Salesforce (NYSE:CRM) has long been a dominant player in the customer relationship management industry. As artificial intelligence (AI) reshapes how businesses operate, CRM stock finds itself at the center of this transformation. With strong financial performance, new product launches, and ongoing acquisitions, Salesforce is positioning itself as both a technology leader and a long-term investment opportunity. Still, the stock has had its ups and downs, leaving investors to wonder if 2025 will be the year CRM stock regains momentum.
Salesforce’s Financial Strength Remains Solid
At a market cap of nearly $240 billion, Salesforce is still the largest CRM platform in the world. In its most recent quarter, revenue reached $10.25 billion, up 10% year-over-year. Subscription and support revenue, which forms the bulk of sales, grew 11%. Earnings per share rose 33% to $1.96, showing that the company’s margin discipline is paying off.
The company’s remaining performance obligations (RPO) climbed 11% to $29.4 billion, offering visibility into future growth. Meanwhile, its AI and Data segment grew 120%, underscoring how critical artificial intelligence has become for Salesforce. With adjusted operating margins improving to 34.3%, CRM stock is supported by consistent profitability.
Salesforce Bets Big on AI and Data
Salesforce’s strategy is heavily centered on AI adoption. Its Agentforce platform, designed to provide AI agents that assist human workers, already has over 6,000 paid deals. Data Cloud, the backbone of Salesforce’s AI-driven strategy, is valued at $7 billion and has seen customer adoption rise 140% year-over-year.
High-profile customers such as FedEx (NYSE:FDX), Dell Technologies (NYSE:DELL), Marriott International (NASDAQ:MAR), and Pfizer (NYSE:PFE) are leveraging Salesforce tools to streamline operations and boost efficiency. For example, FedEx has reported a double-digit improvement in customer onboarding thanks to Salesforce’s Data Cloud automation.
Expansion Through Acquisitions and Shareholder Returns
Salesforce has recently acquired Convergence.ai, Bluebirds, and Y to strengthen its AI capabilities. It also plans to finalize its acquisition of Informatica (NYSE:INFA) by fiscal 2027, which should further boost its data analytics offerings.

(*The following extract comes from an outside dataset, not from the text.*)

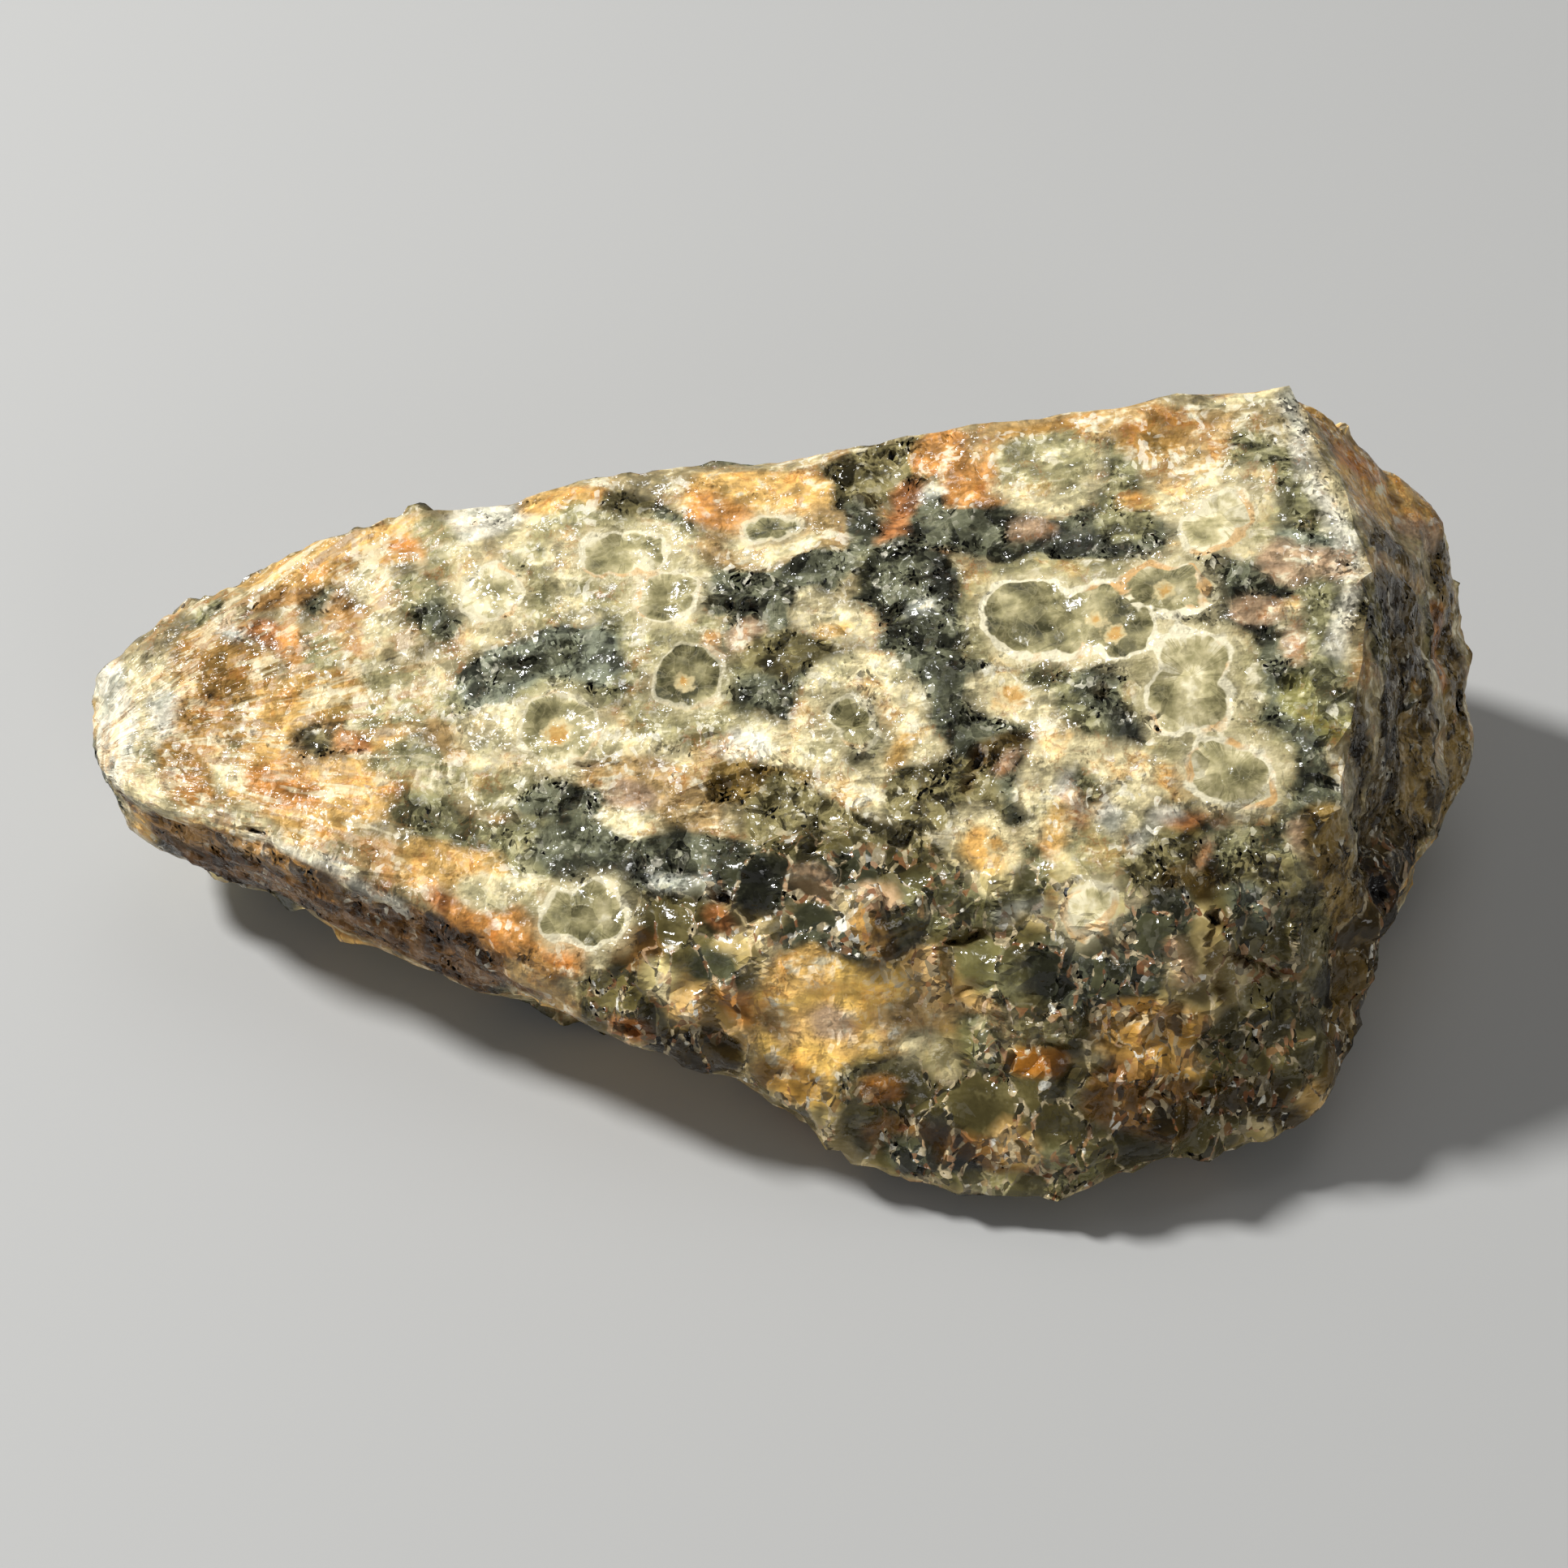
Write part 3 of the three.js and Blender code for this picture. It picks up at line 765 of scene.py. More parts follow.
def orb_fields(points, normals, skin):
    """For each point: signed distance to the edge of its orb, the way from the orb's middle, the
    orb's tone and boldness, and signed distance to the edge of the nearest golden heart."""
    warped = points + wander(points, ORB_WANDER)
    orbs = []
    for lobes, tone, bold in ORBS.values():
        orbs.append(([(skin.at(pixel), radius) for pixel, radius in lobes], tone, bold))
    hearts = [(skin.at(pixel), radius) for pixel, radius in CORES.values()]
    for centre, radius, tone in hidden_orbs(points, normals):
        orbs.append(([(centre, radius)], tone, 0.5 + 0.5 * tone))
        if tone > HEART_TONE:
            hearts.append((centre, HEART_SHARE * radius))
    distance = np.full(len(points), NO_ORB)
    overgrown = distance.copy()
    tone_at = np.zeros(len(points))
    bold_at = np.zeros(len(points))
    away = np.zeros((len(points), 3))
    for lobes, tone, bold in orbs:
        gaps = np.stack([np.linalg.norm(warped - c, axis=1) - r for c, r in lobes])
        whole = -LOBE_BLEND * np.log(np.exp(-gaps / LOBE_BLEND).sum(0))
        gap = np.maximum(whole, -overgrown)
        overgrown = np.minimum(overgrown, whole)
        owns = gap < distance
        distance = np.where(owns, gap, distance)
        tone_at = np.where(owns, tone, tone_at)
        bold_at = np.where(owns, bold, bold_at)
        away = np.where(owns[:, None], points - np.mean([c for c, _ in lobes], axis=0), away)
    heart = np.min([np.linalg.norm(points - c, axis=1) - r for c, r in hearts], axis=0)
    distance = np.clip(distance, -FAR, FAR)
    return distance, away, tone_at, bold_at, np.clip(heart, -HEART_FAR, HEART_FAR)


LUMINANCE = np.array([0.2126, 0.7152, 0.0722])
DARK = (0.25, 0.08)            # luminance where the dark glass's relief begins, and is full
PALE_SHARE = 0.55              # how rough the pale skin is, beside the dark glass
BLOCK_SHARE = 0.7              # how much of that roughness the blocks take away
GRAIN = [(3.0, 0.16), (1.2, 0.08), (0.55, 0.05)]        # size and height of each layer of noise
CHIPS = [(2.6, 0.26, 11), (1.3, 0.15, 17), (0.7, 0.07, 37)]   # size, height and channel
CHIP_TILT = 1.3
LEDGES = (2.6, 0.16, 0.6)                               # width, step and strength of the ledges
CLEAVAGE = np.array([0.6, 1.0, 1.0])                    # chips are longer along the stone
STEEP = np.array([1.0, 0.9, 0.62])                      # blocks are taller on the steep sides
FURROWS = [(26, 0.10), (11, 0.14)]                      # fibres: how many to a turn, and depth
FURROW_ENDS = (-8, -20)                                 # from no depth to all of it, along X
FIBRE_HEART = np.array([-37.0, 2.0, 9.0])               # where they spread out from
BLOCKS = (1.9, 1.5, 23)                                 # size, tilt and channel
BLOCK_HEIGHT = 1.1             # how far blocks stand out, in their own sizes
BLOCK_RISE = 0.25              # and all of them by as much
BLOCK_SLOPE = 0.5              # how wide their edges are
SMALL_BLOCKS = (0.75, 1.4, 0.09, 31)                    # size, tilt, height and channel
PAST_CAD = 0.3                 # how far the relief may pass the box of the CAD
SMOOTH_ANGLE = math.radians(24)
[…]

At the same time, Salesforce continues to reward shareholders. The company returned $2.6 billion through dividends and buybacks in the latest quarter, bringing its lifetime total to nearly $27 billion. Its board also authorized a new $20 billion share repurchase program, signaling confidence in long-term growth.
Guidance and Valuation Outlook
For fiscal 2026, Salesforce expects revenue between $41.1 billion and $41.3 billion, representing growth of 8.5% to 9% year-over-year. Analysts are slightly more optimistic, projecting 8.8% revenue growth and an 11.2% increase in earnings. Looking ahead to fiscal 2027, estimates call for 9.1% revenue growth and 12% earnings expansion.
Trading at 19 times forward 2027 earnings, CRM stock appears reasonably valued for a tech giant with consistent free cash flow growth. With capital expenditures below 2% of revenue, free cash flow is expected to rise 12% to 13% annually.
Wall Street’s Take on CRM Stock
Analysts remain bullish on Salesforce. Out of 50 analysts, 36 rate CRM stock a “Strong Buy,” with only one rating it a “Strong Sell.” The average price target of $336.06 suggests a 34% upside, while the high target of $430 implies the potential for a 71% rally over the next year.
Final Thoughts: Can Salesforce Stay on Top?
Salesforce has proven it can adapt by expanding into AI-driven services while maintaining its leadership in CRM software. With robust financials, strong adoption across industries, and continued innovation, CRM stock remains a market leader going into 2025. The challenge will be maintaining that edge as rivals in AI and cloud computing grow stronger. For investors, Salesforce offers both stability and growth potential—making it one of the most closely watched tech stocks of the year.